I. The call to Christian Perfection, grace as the beginning of Life Everlasting
We must remember that all are called to perfection—“Be perfect just as your heavenly Father is perfect.” Every vocation and state of life: Universal Call to Holiness.
We begin with thoughts of heaven, and recognize that “heaven is within you” – Even as St Teresa of Avila states in the Interior Castle.

II. Infused contemplation is the normal way to sanctity, it is not an extraordinary grace but the ordinary growth of the spiritual life. The virtues find their perfection in the Gifts of the Holy Spirit, which themselves lead to contemplation. This is infused contemplation, the working of the Gifts in the interior life of the soul.

III. What do we mean by the “three ages” of the interior life? Even as there are “ages” or “stages” in our natural life (childhood, adolescence, adulthood), so also in the spiritual life – we grow. The three ages are the beginners, the proficients (intermediate), and the perfect. St John of the Cross speaks of the purgative way (mortification, penance), the illuminative way (contemplation), and the unitive way.

IV. The “dark nights” through which we pass.  As there are periods of “crisis” in the natural growth of a child to a man (coming to the age of reason, puberty), so also in the spiritual life. The dark night of the senses and the dark night of the soul – however, unlike the body, these are often not passed through only once, but must be endured several times until the soul is properly purified. Because so many people are unschooled in the ways God generally directs souls, they reach a dark night and give up, not realizing that God is inviting them to come to deeper union with him.
NOTE: This is why it is so important to read the best books from the great saints on the spiritual life, and not be satisfied with the popular writings of the day.

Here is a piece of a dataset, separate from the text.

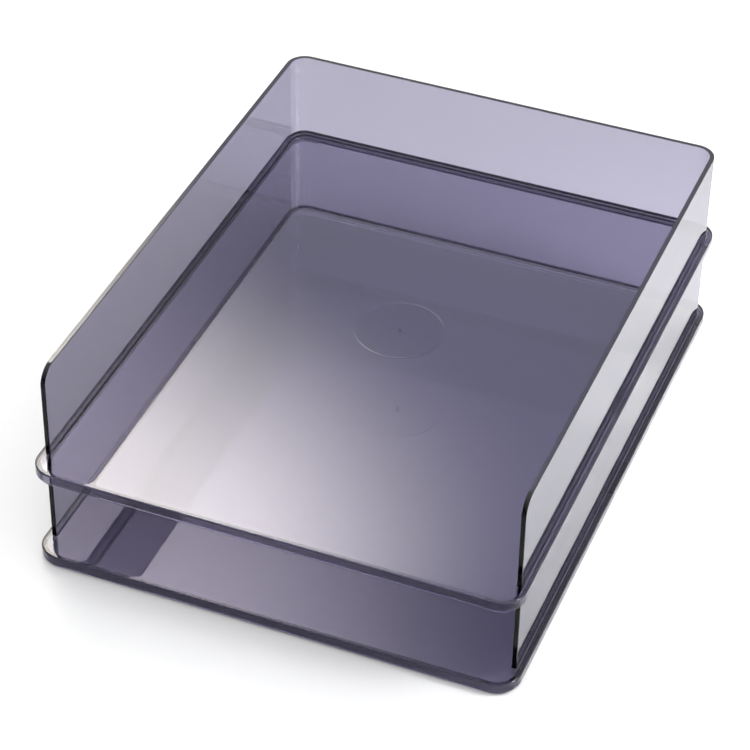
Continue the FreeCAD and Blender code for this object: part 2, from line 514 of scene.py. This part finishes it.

V. Lest this become too abstract, we will consider how the Lord led the Apostles through these three ages – our spiritual lives are modeled by the lives of the Apostles.  Purgative way: From first being called to the time of the Crucifixion. Illuminative way: From the Resurrection to the Ascension. Unitive way: From Pentecost to their martyrdoms.

VI. What is most important is to emphasize that our “first conversion” is not a stopping point! Neither is it enough simply to reach the way of proficients – we are called to perfection! The first conversion to begin following the Lord already contains within itself the intention to be fully united to him, even as the first profession of the religious already contains the intention of permanence.  (One of the main reasons so many end up in purgatory rather than heaven is that they failed to reach the unitive way in this life – and God always provides the grace to gain Christian Perfection).

VII. Even as it is unnatural and unhealthy if a boy were to reach adolescence and remain there, never growing into adulthood – so also, it will not be enough for us to convert and follow the Lord only in the first two ages; we must strive for the way of the perfect.

VIII. We will speak a great deal about the interior life and prayer, but always remember that humility and the practice of virtue is key.  What good would tears and soft sighing during prayer be, if we fail to make any real changes in our life? But it is prayer which will give us the strength to follow the Lord through the practice of virtue.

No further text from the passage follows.